2026-05-09·Author:Polly·

Industrial Mixing Machine Price Factors: What Affects Equipment Cost?

Industrial Mixing Machine Price Factors: What Affects Equipment Cost?

In plant projects, the first question is usually not “Which mixer is best?” It is “Why does one mixing machine cost twice as much as another that looks similar?” That question is reasonable. On paper, two units may share the same capacity, motor size, and vessel shape. In practice, they can be very different machines. The price of an industrial mixer is shaped by process duty, mechanical design, materials of construction, control requirements, fabrication quality, and the realities of how the machine will be cleaned, maintained, and used every day.

If you have spent time around production floors, you already know that a low purchase price can become expensive very quickly. A mixer that handles the product poorly can create slow batches, inconsistent quality, excess rework, and premature wear on seals and bearings. Those costs are not always visible in the quote, but they show up in throughput, labor, and downtime.
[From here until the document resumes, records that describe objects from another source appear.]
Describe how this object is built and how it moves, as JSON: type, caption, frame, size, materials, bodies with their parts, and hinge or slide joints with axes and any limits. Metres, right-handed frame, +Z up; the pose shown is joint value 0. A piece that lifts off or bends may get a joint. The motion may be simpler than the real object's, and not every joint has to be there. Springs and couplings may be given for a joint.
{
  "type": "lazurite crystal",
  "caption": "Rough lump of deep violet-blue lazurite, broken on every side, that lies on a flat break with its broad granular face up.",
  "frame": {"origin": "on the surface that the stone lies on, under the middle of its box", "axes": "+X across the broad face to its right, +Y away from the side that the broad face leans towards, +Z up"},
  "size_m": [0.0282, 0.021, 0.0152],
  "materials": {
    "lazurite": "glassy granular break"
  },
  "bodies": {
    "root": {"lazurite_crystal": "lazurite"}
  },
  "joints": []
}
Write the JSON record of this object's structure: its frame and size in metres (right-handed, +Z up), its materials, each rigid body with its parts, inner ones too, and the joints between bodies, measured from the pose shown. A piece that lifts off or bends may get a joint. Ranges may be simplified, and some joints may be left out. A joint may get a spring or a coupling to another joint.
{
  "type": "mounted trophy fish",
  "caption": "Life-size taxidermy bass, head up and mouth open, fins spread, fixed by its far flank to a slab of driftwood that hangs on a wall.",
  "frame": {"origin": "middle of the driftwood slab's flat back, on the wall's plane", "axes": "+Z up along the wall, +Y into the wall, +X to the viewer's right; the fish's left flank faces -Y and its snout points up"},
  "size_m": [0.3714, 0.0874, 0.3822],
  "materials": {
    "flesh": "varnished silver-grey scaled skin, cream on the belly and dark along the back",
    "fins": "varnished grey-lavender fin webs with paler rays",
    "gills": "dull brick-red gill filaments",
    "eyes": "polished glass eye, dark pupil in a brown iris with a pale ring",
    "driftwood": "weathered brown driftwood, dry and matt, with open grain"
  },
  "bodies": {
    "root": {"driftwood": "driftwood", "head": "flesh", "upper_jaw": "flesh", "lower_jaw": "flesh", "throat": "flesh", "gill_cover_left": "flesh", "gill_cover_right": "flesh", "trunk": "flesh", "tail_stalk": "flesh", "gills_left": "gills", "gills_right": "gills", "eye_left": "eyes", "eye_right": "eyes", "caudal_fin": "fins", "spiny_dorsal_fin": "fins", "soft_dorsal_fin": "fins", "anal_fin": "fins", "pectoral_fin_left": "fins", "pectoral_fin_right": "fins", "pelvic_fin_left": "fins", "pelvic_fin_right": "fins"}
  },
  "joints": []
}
1. Process Duty Is the Starting Point

The biggest price driver is what the mixer must actually do. Mixing light liquids is a different engineering problem from dispersing powders into a viscous slurry, emulsifying oil and water phases, or suspending abrasive solids. The more difficult the process, the more design margin, power, and mechanical robustness the equipment needs.
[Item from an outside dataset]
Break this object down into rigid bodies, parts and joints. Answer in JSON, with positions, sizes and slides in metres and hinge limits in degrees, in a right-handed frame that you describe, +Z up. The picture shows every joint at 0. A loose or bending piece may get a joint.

Low-viscosity blending versus heavy-duty mixing

A simple liquid blending tank with a top-mounted impeller and moderate motor power is usually far less expensive than a high-torque mixer for adhesives, pastes, or polymers. Once viscosity rises, torque demand increases sharply, shaft deflection becomes a concern, and gearbox selection matters more. That is when prices climb.

Dispersing, emulsifying, and powder induction

High-shear mixers, rotor-stator systems, and powder induction units cost more because they are doing more than moving fluid around. They are creating controlled energy input, shear rate, and sometimes vacuum-assisted solids incorporation. These machines often need tighter tolerances, stronger drive systems, and more careful seal design. In the field, they also tend to require better operator training. A capable machine can still underperform if the process is not set up correctly.
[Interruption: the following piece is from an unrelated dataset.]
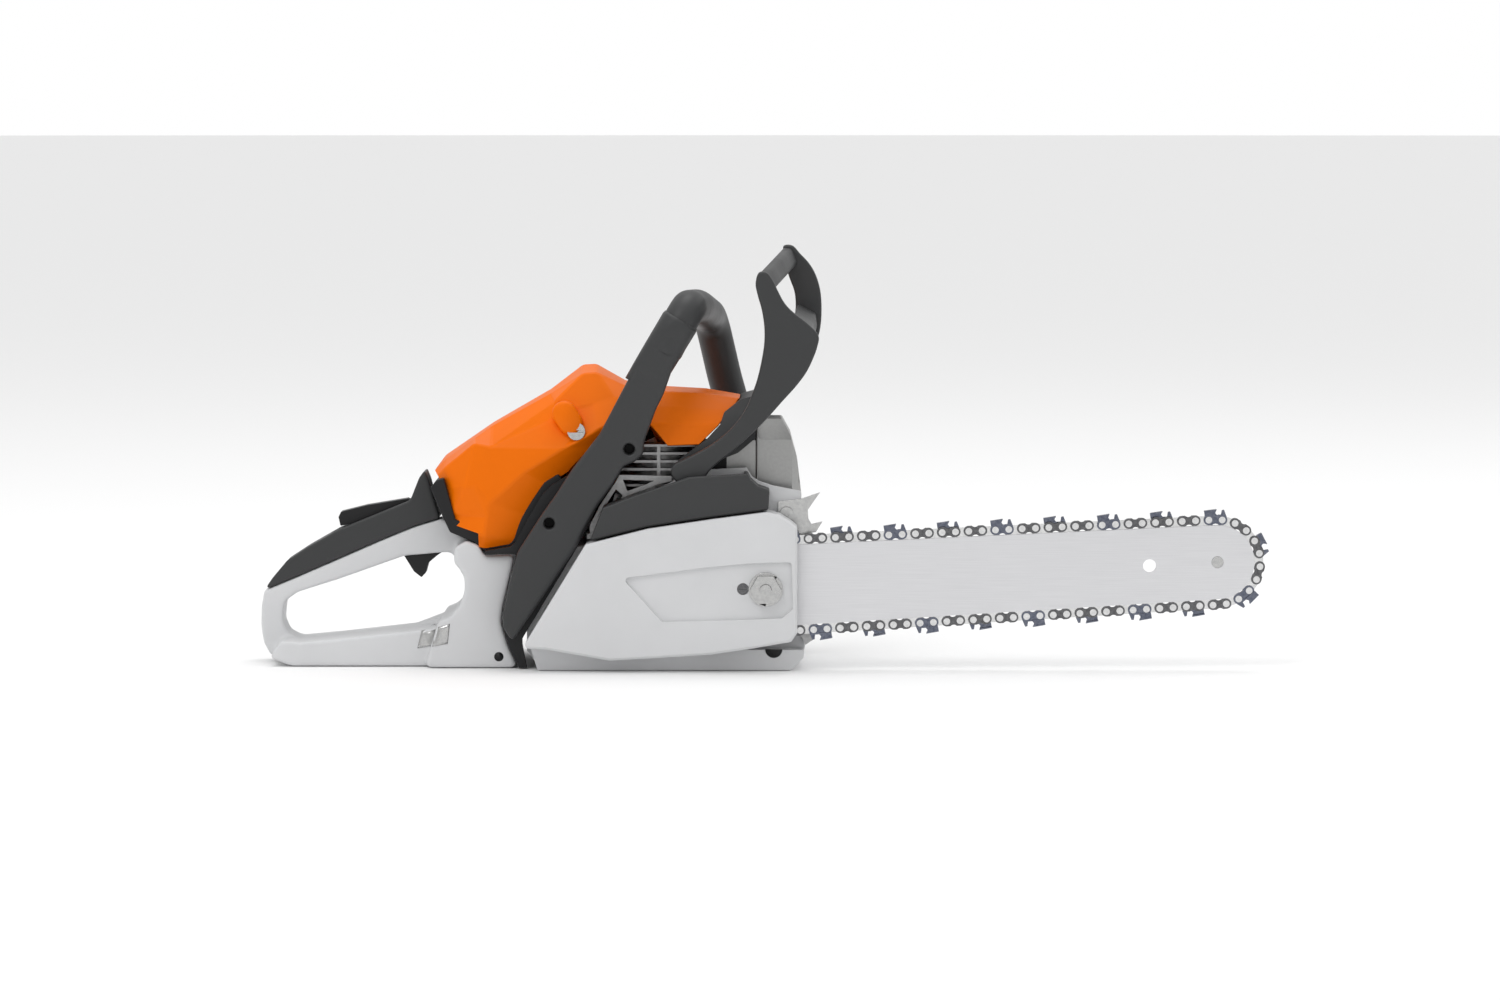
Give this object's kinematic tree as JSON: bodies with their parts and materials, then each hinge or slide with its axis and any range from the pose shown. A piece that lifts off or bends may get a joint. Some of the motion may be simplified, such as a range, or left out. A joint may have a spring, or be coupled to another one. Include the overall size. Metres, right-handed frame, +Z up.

2. Capacity Is Not Just a Number on a Quote

Tank volume affects cost, but not in a simple linear way. A 1,000-liter mixer does not always cost twice as much as a 500-liter mixer. Structural loads, impeller diameter, shaft length, and vessel reinforcement all change with scale. Larger systems may require stronger frames, heavier foundations, and more complex lifting or maintenance access.

Buyers sometimes assume they can compare mixers by tank size alone. That is a common mistake. Two mixers with the same working volume can have very different costs depending on batch time, viscosity range, and whether the unit must handle full-tank starting loads or only partial fills.

3. Materials of Construction Can Move the Price Fast

Material selection has a direct effect on price and lifetime cost. Carbon steel is usually the least expensive option. Stainless steel costs more, and specialty alloys raise the price further. The question is not simply corrosion resistance. It also includes hygiene, product contamination risk, cleanability, temperature, and abrasion.

Common material choices

  • Carbon steel: economical, suitable for non-corrosive industrial duties.
  • 304 stainless steel: widely used for general processing and washdown environments.
  • 316/316L stainless steel: better resistance to chlorides and more demanding sanitary service.
  • Special alloys or linings: used for aggressive chemicals, higher temperatures, or severe abrasion.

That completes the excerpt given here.